The Importance of the Smartphone
For a company shipping over half a billion handsets a year you'd think smartphones would be no big deal. After all, despite endless publicity, the iPhone has sold just 50 million units in three and a half years and across four generations. That's a tiny spec on the radar, why should Nokia care?
The answer is the most basic in business: money.
Smartphones currently have by far the biggest margins of any product in the tech sector. TVs, PCs, laptops all pale by comparison. It’s the reason Samsung and LG dived into the sector, why Acer bought E-TEN, HP paid $1.2bn for Palm and Dell has invested heavily to come up with the Streak, Thunder and Lightning. To put this in perspective last July Apple and RIM made just three per cent of the handsets on sale, but raked in 35 per cent of the profits.
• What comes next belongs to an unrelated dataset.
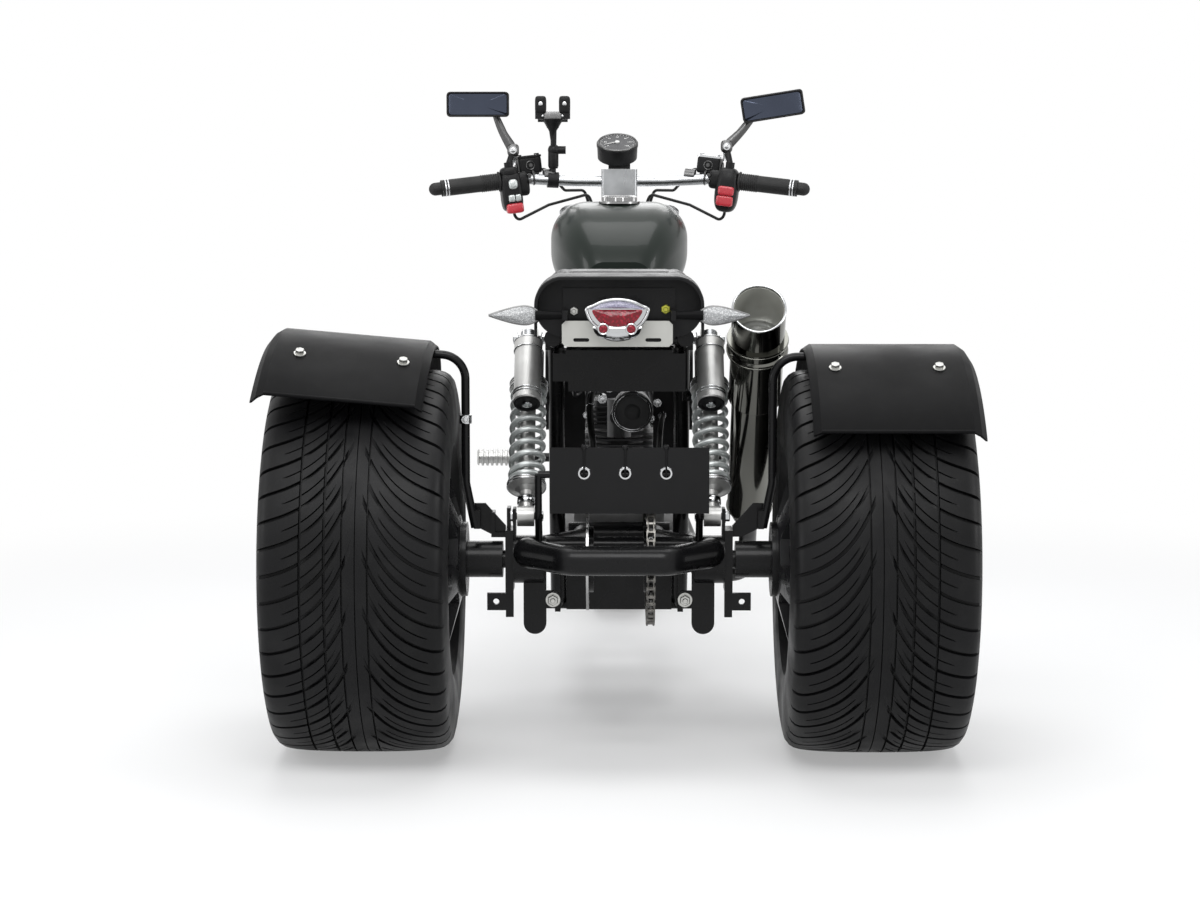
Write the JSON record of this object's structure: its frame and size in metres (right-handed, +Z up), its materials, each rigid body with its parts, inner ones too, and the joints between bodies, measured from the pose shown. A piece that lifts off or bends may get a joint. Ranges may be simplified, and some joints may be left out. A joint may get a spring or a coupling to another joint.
{
  "type": "motorized trike",
  "caption": "Chopper-style motor trike: wide tyres on a live chain-driven rear axle, coil shocks, high tail and a raked front fork.",
  "frame": {"origin": "middle of the box round the trike, on the floor that its tyres stand on", "axes": "+Y to the vehicle's rear along its length, +X to its left, +Z up"},
  "size_m": [1.1629, 1.9824, 1.1212],
  "materials": {
    "tyre": "matt",
    "wheel_paint": "satin",
    "frame_paint": "satin",
    "gloss_paint": "gloss",
    "fender_satin": "satin",
    "seat_vinyl": "grained",
    "polished_metal": "polished",
    "spring_steel": "polished",
    "dark_metal": "satin",
    "cast_metal": "cast",
    "black_plastic": "moulded",
    "grip_rubber": "matt",
    "plate_metal": "satin",
    "lamp_lens": "clear",
    "mirror_shell": "gloss"
  },
  "bodies": {
    "chassis": {"battery_box": "frame_paint", "belly_plate": "frame_paint", "carburettor": "cast_metal", "chain": "dark_metal", "engine_case": "cast_metal", "engine_cylinder": "cast_metal", "exhaust_pipe": "dark_metal", "fender_left": "fender_satin", "fender_right": "fender_satin", "fender_stay_left": "frame_paint", "fender_stay_right": "frame_paint", "foot_pegs": "cast_metal", "frame": "frame_paint", "fuel_tank": "gloss_paint", "light_bracket": "frame_paint", "muffler": "polished_metal", "plate_bracket": "plate_metal", "rear_guard": "frame_paint", "rear_signals": "lamp_lens", "seat": "seat_vinyl", "shock_left": "polished_metal", "shock_right": "polished_metal", "side_covers": "frame_paint", "splash_flap": "black_plastic", "spring_left": "spring_steel", "spring_right": "spring_steel", "swinging_fork": "frame_paint", "tail_cover": "frame_paint", "tail_light": "lamp_lens"},
    "steering": {"cables": "black_plastic", "fork": "polished_metal", "fork_sliders": "cast_metal", "front_caliper": "cast_metal", "front_fender": "gloss_paint", "front_spindle": "dark_metal", "gauge": "black_plastic", "grips": "grip_rubber", "handlebar": "polished_metal", "headlight": "gloss_paint", "levers": "black_plastic", "mirror_left": "mirror_shell", "mirror_right": "mirror_shell", "phone_holder": "black_plastic", "riser_clamp": "polished_metal", "switch_pods": "black_plastic"},
    "front_wheel_set": {"front_brake_disc": "dark_metal", "front_tyre": "tyre", "front_wheel": "wheel_paint"},
    "rear_axle_set": {"rear_axle": "frame_paint", "rear_brake_disc": "dark_metal", "rear_tyre_left": "tyre", "rear_tyre_right": "tyre", "rear_wheel_left": "wheel_paint", "rear_wheel_right": "wheel_paint", "sprocket": "dark_metal"}
  },
  "joints": [
    {"name": "steering_turn", "type": "hinge", "parent": "chassis", "child": "steering", "pos_m": [0, -0.39819, 0.77976], "axis": [0, 0.5, 0.866], "range_deg": [-38, 38]},
    {"name": "front_wheel_spin", "type": "hinge", "parent": "steering", "child": "front_wheel_set", "pos_m": [0, -0.7485, 0.243], "axis": [1, 0, 0], "continuous": true},
    {"name": "rear_axle_spin", "type": "hinge", "parent": "chassis", "child": "rear_axle_set", "pos_m": [0, 0.6715, 0.32], "axis": [1, 0, 0], "continuous": true}
  ]
}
Furthermore, while money is a great motivator, fear can be an even better one because smartphones eat into other sectors. Their diverse functionality tears into dedicated product sectors like sat navs and MP3 players. It is the reason Garmin made the nuviphone, TomTom dived into apps and Apple realised it couldn't dine out forever on the iPod. Next on the hit list are point and shoot cameras and video cameras, while smartphone software is branching out into tablets and looking to give the netbook sector a scare.
Fail to bring a competitive smartphone to market and the next sector it swallows could be yours. Unless you make lawnmowers… ...probably.